'Impure Genius'?

Episcopal News Service. May 26, 2006 [052606-1-A]

Richard Rodriguez

Note to readers: The following opinion article is reprinted by ENS with permission of the author, Richard Rodriguez, who has addressed numerous Episcopal Church groups, including the House of Bishops, the National Association of Episcopal Schools, Episcopal Communicators, and various cathedrals, parishes and diocesan convention meetings. Rodriguez, a Sacramento-born Mexican American, has been a regular essayist on the News Hour with Jim Lehrer, and is the author of three books, "Hunger of Memory," "Days of Obligation: An Argument With My Mexican Father," and "Brown: The Last Discovery of America." The following article also appeared in the Los Angeles Times on May 19, 2006.

[Special to ENS] -- The United States is facing the return of the native. In the American scheme of things, the Indian disappeared from history: reluctantly, sadly, tragically, he was eliminated. He went into retreat in our memory. Yet, suddenly, spilling out from over our southern horizon are people who were supposed to no longer exist.

The discomfiting thought occurs to us that history has not ended. Instead, we are in the middle of another turn of the wheel our words can't describe. We are facing a future we can't name.

So we have decided to call the newcomers "Hispanics" in reference to the Spanish king who once ruled Mexico and the American Southwest. Although most of these faces coming toward us are Mexicans of mixed blood — mestizos — the imprint of the Indian is clearly on their faces. It is on my face!

The long struggle between the U.S. and Mexico began as a fight over land in the 19th century. Mexico used to be the larger of the two countries but lost its enormous northern lands — now the U.S. Southwest, from Texas to New Mexico to California — when Americans began to expand westward.

There remains an anxiety on the part of both countries about this memory. Mexicans have a sense that this is a land that ancestrally was Mexican, although there is a recognition that it is no longer. But for the U.S. to see this land being populated again by Spanish-speaking people is to remember an extinguished part of our history.

This unsettles Americans because they're not used to the repetition of history. They do not have a circular sense of time, in which events repeat themselves, but a linear sense of history going one direction only — into the future.

The most recent wave of immigration is likely to change not just the destiny of the United States but of Latin America as well. The Latino population in the U.S. is now more than 40 million people. That is equivalent in size to several of the largest countries in Latin America.

A new Latin American sensibility is being born — here, in the U.S.! One of the things I've seen in the huge pro-immigrant demonstrations is not simply families walking together — the son walking with the father, the mother with her babies — but also Colombians walking alongside Mexicans, walking alongside Dominicans, walking alongside Guatemalans.

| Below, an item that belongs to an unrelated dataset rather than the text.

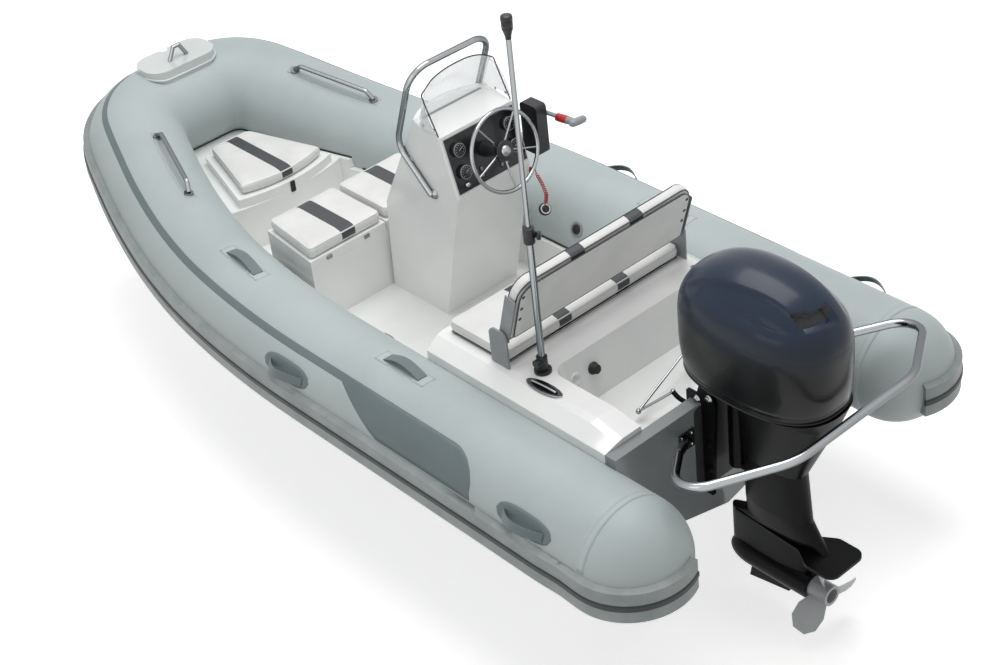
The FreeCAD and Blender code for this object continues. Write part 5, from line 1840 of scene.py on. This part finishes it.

These people are no longer members of their ethnic or national groups; they're marching as some new nation of the "Hispanic" world. That is quite revolutionary.

At the same time, we are seeing the reunion of the hemisphere from another angle. America is discovering itself within the Americas. This is quite a new discovery for a country that has traditionally written its history from east to west. Now it is populated by millions of people, here legally and illegally, who describe the U.S. as El Norte. Their presence forces the country to also imagine itself anew along a north-south axis.

The immigrant experience in the United States is profoundly different from that in Europe. For example, Arabs and North Africans in France confront a completed country and culture every day in the subway, on television, in a bakery or on the radio. France, like the rest of Europe, has a long-formed and finished culture that does not need them.

In the United States, we have a long tradition of immigrants being the very ones who forge the American identity. There was no identity here when the first immigrants arrived — except that of the Indian faces, which are now coming back. In this country, the immigrant, at least theoretically or mythically, has a possibility of adding to the country.

Of course, there are those in the United States who now say: "We are a complete nation. We don't need any more immigrants." But by and large, the idea that immigrants contribute to the formation of a work in progress still dominates the American imagination.

Truly, in the U.S. today, the past and the future are meeting. It is at this border of time that Washington plans to put soldiers, and there is talk of a wall.

What this obsession reveals, perhaps, is the nativist anxiety of a relatively young country that has been black and white since its founding. A future marriage to Latin Americans, literally and figuratively, means the introduction of the mestizo, the mixed culture — what Jose Vasconcelos, the education minister at the time of the Mexican Revolution, called la raza cosmica. In some profound way, this transformation is subversive, freeing the U.S. from its black-white dialectic.

Ultimately, what we mestizos bring to the United States is a sense of impurity. After all, we are a people who violate borders. That is our gift.